The burgers were thawed and grilled to serve to the assessors. The samples were cut into uniform sizes of about 1.5 cm3, and maintained at 75 ºC (internal center) to the time of delivery (Mitterer-Daltoé et al. 2012) using plastic cups coded with three-digit random numbers. Water at room temperature was provided to clean the mouth between samples.
Samples of soybean oil with the tertiary butylhydroquinone (TBHQ) antioxidant 200 mg/Kg, 100 and 200 mg/Kg of Quassia amara (Q.a) extract were tested after 96 hours of rancidity (60 ºC – oven) to detect any difference among them, regarding the rancid flavor.
An unstructured scale of 10 cm was applied again, for the distribution of burger and oil samples within range (different sheets), anchored in little–none/much rancid flavor.
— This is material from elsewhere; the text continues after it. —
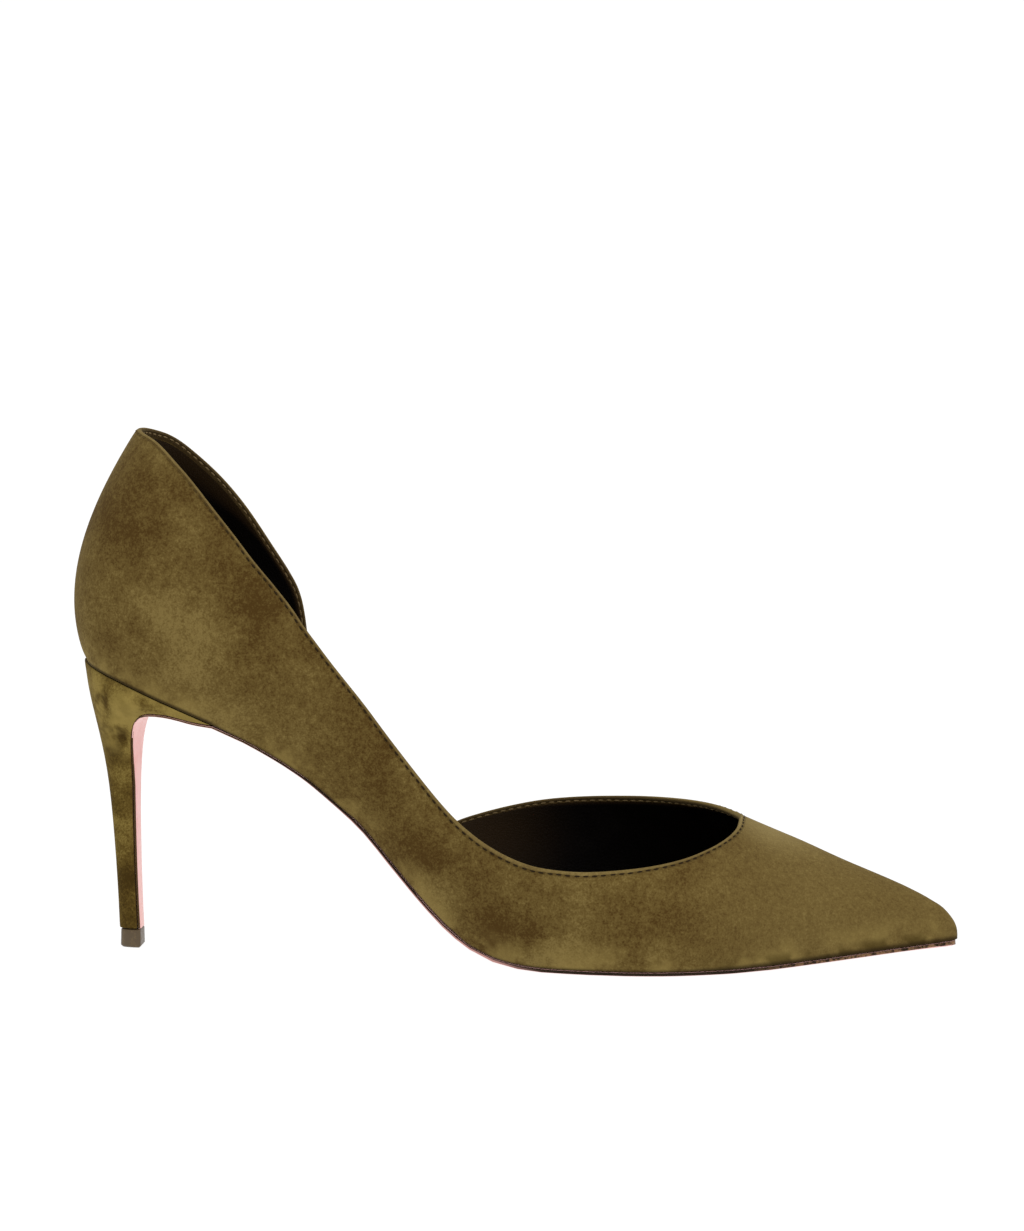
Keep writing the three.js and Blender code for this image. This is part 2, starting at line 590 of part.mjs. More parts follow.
function heelSlice(row) {
  const back = new THREE.Vector3(row.back * lipLength - heelSet, 0, row.backUp * heelHeight);
  const front = new THREE.Vector3(row.front * lipLength - heelSet, 0, row.frontUp * heelHeight);
  const half = THREE.MathUtils.lerp(row.half * seatWidth, (row.half / 0.084) * (stemWidth / 2), row.stem);
  const corner = (sign) =>
    Array.from({ length: heelSideSteps + 1 }, (_, i) => {
      const s = i / heelSideSteps;
      const place = lipPlace * (1 - s);
      const seat = footAt(sign < 0 ? place : around(1 - place));
      const seatForward = (seat.x + heelSet) / lipLength;
      const seatWide = Math.abs(seat.y) / seatHalf;
      const angle = (s * Math.PI) / 2;
      const stemForward = 1 - Math.sin(angle) ** 1.15;
      const stemWide = Math.cos(angle) ** 0.62;
      const forward = THREE.MathUtils.lerp(seatForward, stemForward, row.round);
      const wide = THREE.MathUtils.lerp(seatWide, stemWide, row.round);
      return back.clone().lerp(front, forward).setY(sign * wide * half);
    });
  return { outer: corner(-1), inner: corner(1), front };
}

// The seat slice lies a fit below the feather line.
function seatSlice() {
  const corner = (sign) =>
    Array.from({ length: heelSideSteps + 1 }, (_, i) => {
      const place = lipPlace * (1 - i / heelSideSteps);
      const p = footAt(sign < 0 ? place : around(1 - place));
      return p.setZ(p.z - fit);
    });
  return { outer: corner(-1), inner: corner(1) };
}

// A slice's outline: back along the outer side, forward along the inner side, then across the front.
function outline(slice) {
  const first = slice.outer[0];
  const last = slice.inner[0];
  const front = Array.from({ length: frontSteps - 1 }, (_, i) => last.clone().lerp(first, (i + 1) / frontSteps));
  return [...slice.outer, ...slice.inner.slice(0, -1).reverse(), ...front];
}

const heelSlices = HEEL.map(heelSlice);

function heelGeometry() {
  return loft([seatSlice(), ...heelSlices].map(outline));
}

// The sole runs from the toe under the waist and the heel's lip, and turns down the heel's front.
// Each stop holds its middle line's place on the sole's upper face, its two half-widths and its thickness.
function soleStops() {
  const lipGap = 9; // ahead of the lip, where the sole starts to clear the heel's thin edge
  const thickness = steadyCurve(
    [toX(0.16), toX(0.26), toX(0.46), toX(0.525), toX(1)],
    [flapThickness * 1.2, waistThickness, waistThickness * 1.2, soleThickness, soleThickness],
  );
  const underFoot = places
    .filter((place) => footAt(place).x > lipLength - heelSet + lipGap)
    .reverse()
    .map((place) => {
      const bar = crossBar(place, soleInset, 2);
      return {
        x: (bar[0].x + bar[2].x) / 2,
        z: featherHeight((bar[0].x + bar[2].x) / 2) - fit,
        outer: bar[0].y,
        inner: bar[2].y,
        thick: thickness(bar[0].x),
      };
    });
  const fronts = heelSlices.map((slice) => slice.front);
  const lip = seatSlice();
  fronts.unshift(lip.outer[0].clone().setY(0));
  const line = new THREE.CatmullRomCurve3(fronts, false, "centripetal");
  const underHeel = [];
  const heelStops = 30;
  for (let i = 0; i <= heelStops; i++) {
    const t = i / heelStops;
    const level = Math.min(Math.floor(t * (fronts.length - 1)), fronts.length - 2);
    const share = t * (fronts.length - 1) - level;
    const p = line.getPoint(t);
    const tangent = line.getTangent(t);
    const outerAt = (k) => (k === 0 ? lip.outer[0].y : heelSlices[k - 1].outer[0].y);
    const innerAt = (k) => (k === 0 ? lip.inner[0].y : heelSlices[k - 1].inner[0].y);
    underHeel.push({
      x: p.x - tangent.z * fit,
      z: p.z + tangent.x * fit,
      outer: THREE.MathUtils.lerp(outerAt(level), outerAt(level + 1), share) + soleInset * 0.6,
      inner: THREE.MathUtils.lerp(innerAt(level), innerAt(level + 1), share) - soleInset * 0.6,
      thick: flapThickness,
    });
  }
  return [...underFoot, ...underHeel];
}

function soleGeometry() {
  const stops = soleStops();
  const edgeRound = 0.28; // share of the thickness that the lower edge is turned up
  const tread = 0.82; // share of the width that is flat
  const sections = stops.map((stop, i) => {
    const before = stops[Math.max(i - 1, 0)];
    const after = stops[Math.min(i + 1, stops.length - 1)];
    const along = new THREE.Vector2(after.x - before.x, after.z - before.z).normalize();
    const at = (y, depth) => new THREE.Vector3(stop.x - along.y * depth, y, stop.z + along.x * depth);
    const { outer, inner, thick } = stop;
    return [
      at(outer, 0),
      at((outer + inner) / 2, 0),
      at(inner, 0),
      at(inner, thick * (1 - edgeRound) * 1),
      at(inner * tread + outer * (1 - tread) * 0.5, thick),
      at((outer + inner) / 2, thick),
      at(outer * tread + inner * (1 - tread) * 0.5, thick),
      at(outer, thick * (1 - edgeRound)),
    ];
  });
  return loft(sections);
}

// The replaceable tip that the heel stands on.
function tipGeometry() {
  const lowest = HEEL[HEEL.length - 1];
  const backX = lowest.back * lipLength - heelSet + tipInset;
  const frontX = lowest.front * lipLength - heelSet + fit + flapThickness;
  const half = stemWidth / 2;
  const plan = (inset) => {
    const side = (sign) =>
      Array.from({ length: heelSideSteps + 1 }, (_, i) => {
        const angle = ((i / heelSideSteps) * Math.PI) / 2;
        const forward = 1 - Math.sin(angle) ** 1.3;
        const wide = Math.cos(angle) ** 0.5;
        const x = THREE.MathUtils.lerp(backX + inset, frontX - inset, forward);
        return new THREE.Vector3(x, sign * wide * (half - inset), 0);
      });
    return outline({ outer: side(-1), inner: side(1) });
  };
  const at = (inset, z) => plan(inset).map((p) => p.setZ(z));
  return loft([at(0.1, tipHeight), at(0, tipChamfer), at(tipChamfer, 0)]);
}

const finish = {
  suede: new THREE.MeshStandardMaterial({ color: 0x6f5c33, roughness: 0.95, metalness: 0 }),
  heelSuede: new THREE.MeshStandardMaterial({ color: 0x655229, roughness: 0.95, metalness: 0 }),
  lining: new THREE.MeshStandardMaterial({ color: 0x2a1f17, roughness: 0.5, metalness: 0 }),
  soleLeather: new THREE.MeshStandardMaterial({ color: 0xe3b1a8, roughness: 0.3, metalness: 0 }),
  tipPlastic: new THREE.MeshStandardMaterial({ color: 0x6b5a45, roughness: 0.45, metalness: 0 }),
};

function piece(name, geometry, material) {
  const mesh = new THREE.Mesh(geometry, material);
  mesh.name = name;
  return mesh;
}

const pump = new THREE.Group();
pump.add(
  piece("upper", upperGeometry(), finish.suede),
  piece("insole", insoleGeometry(), finish.lining),
  piece("outsole", soleGeometry(), finish.soleLeather),
  piece("heel", heelGeometry(), finish.heelSuede),
  piece("heel_tip", tipGeometry(), finish.tipPlastic),
);

export default pump;
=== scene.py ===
# %% [markdown]
# # A suede stiletto pump
# The CAD model gives this shoe its true form: one hollow upper, an insole, a thin sole, a heel and its tip.
# Blender adds what CAD leaves plain: suede with its nap and clouds, a lining, a stitched top edge, and
# leather on the sole. The frame is loaded first, because every piece here is made from it or set on it.

# %% Load the CAD frame
import math
import bmesh
import bpy
import numpy as np
from mathutils import Matrix, Vector
from mathutils.bvhtree import BVHTree
from mathutils.kdtree import KDTree


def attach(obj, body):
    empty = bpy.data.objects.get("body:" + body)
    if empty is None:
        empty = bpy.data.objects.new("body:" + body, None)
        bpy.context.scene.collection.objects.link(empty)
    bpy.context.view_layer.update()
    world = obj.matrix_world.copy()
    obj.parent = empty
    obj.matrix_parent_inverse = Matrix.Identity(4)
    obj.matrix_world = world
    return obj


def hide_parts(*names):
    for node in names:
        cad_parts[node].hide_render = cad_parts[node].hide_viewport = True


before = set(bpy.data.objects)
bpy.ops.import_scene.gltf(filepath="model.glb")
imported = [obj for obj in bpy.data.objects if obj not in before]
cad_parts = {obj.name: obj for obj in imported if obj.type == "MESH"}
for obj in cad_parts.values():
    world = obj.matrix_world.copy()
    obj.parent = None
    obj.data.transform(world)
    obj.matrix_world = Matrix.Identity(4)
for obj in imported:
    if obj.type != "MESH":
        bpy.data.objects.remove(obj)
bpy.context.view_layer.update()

MM = 0.001
print("CAD nodes:", sorted(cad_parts))

# %% [markdown]
# ## Working on one piece at a time
# Blender's operators act on whatever is selected, and loading the frame leaves its nodes selected. So a
# small helper first selects one object alone. A second one copies a CAD node: the CAD mesh is loose
# triangles, and joining their corners and pairing them into quads gives a surface that can be smoothed.

# %% Helpers for pieces
def only(piece):
    bpy.ops.object.select_all(action="DESELECT")
    piece.select_set(True)
    bpy.context.view_layer.objects.active = piece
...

ANOVA was applied to the trained team’s results to check for differences between samples (p < 0.05). The recognition of the difference between samples were compared for equivalence with the training rancid oil to validate the trained panel.
Twenty-six people attended the selection (9 males;17 females; ages ranging from 20–50), all of which were assessors (A), 15 of which, got seven right responses or more of the ten replicates provided, based on the chi-square table for the triangle discriminatory test, and they were considered suitable for training. By means of Wald Sequential Analysis, eight more assessors were between the acceptance lines (ax = 2.0789 + 0.5n) and rejection lines (rx = 2.0789 + 0.5n). These assessors obtained results that made them eligible for training within the applied statistics. At this point, three people were excluded, as they were found below or at the rejection line (Fig. 1).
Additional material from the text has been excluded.